I would argue commercially the sector is in a strong position but not impregnable. In such fast-moving times, it would not be easy for completely new entrants to the market to deliver the range of services insurers and long-term savings providers do, but it would be much easier to pick off some elements - as the price comparison websites have already done in the GI market.

What is unarguable is that all parts of the market need to continue to embrace the future, not at the pace that is comfortable for us, but at the speed being dictated by customer expectation, digital advances and regulatory and political expectations.

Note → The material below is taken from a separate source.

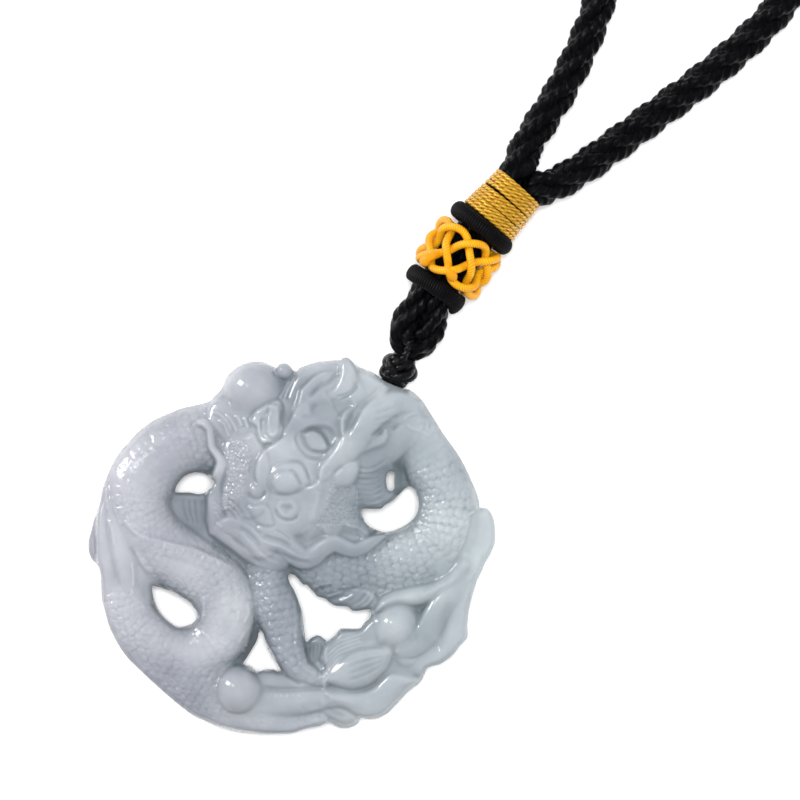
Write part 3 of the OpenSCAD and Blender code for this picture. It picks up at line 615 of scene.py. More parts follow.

To shape the public policy and regulatory aspects of this, the industry has a whole needs to be as cohesive as it can be, to amplify its voice on issues where it needs to speak up, to strike a good deal when it is partnership with government and to maximise its benefit to the economies and societies of Europe which is often its best defence against undue regulatory or political interference.

In doing this, we need to be realistic about what we can achieve; dogged determination is probably more valuable than lofty aspiration and continue to do all we can to frame our thinking and delivery from a customer-centric position.

Above all, we need to maintain our permission to operate; a curious modern alchemy of regulatory approvals, political consent, reputational hygiene and customer-focused products. We all need to earn our right to a future in this rapidly-moving world of ours and I am determined the ABI will play our part in helping our great industry achieve one.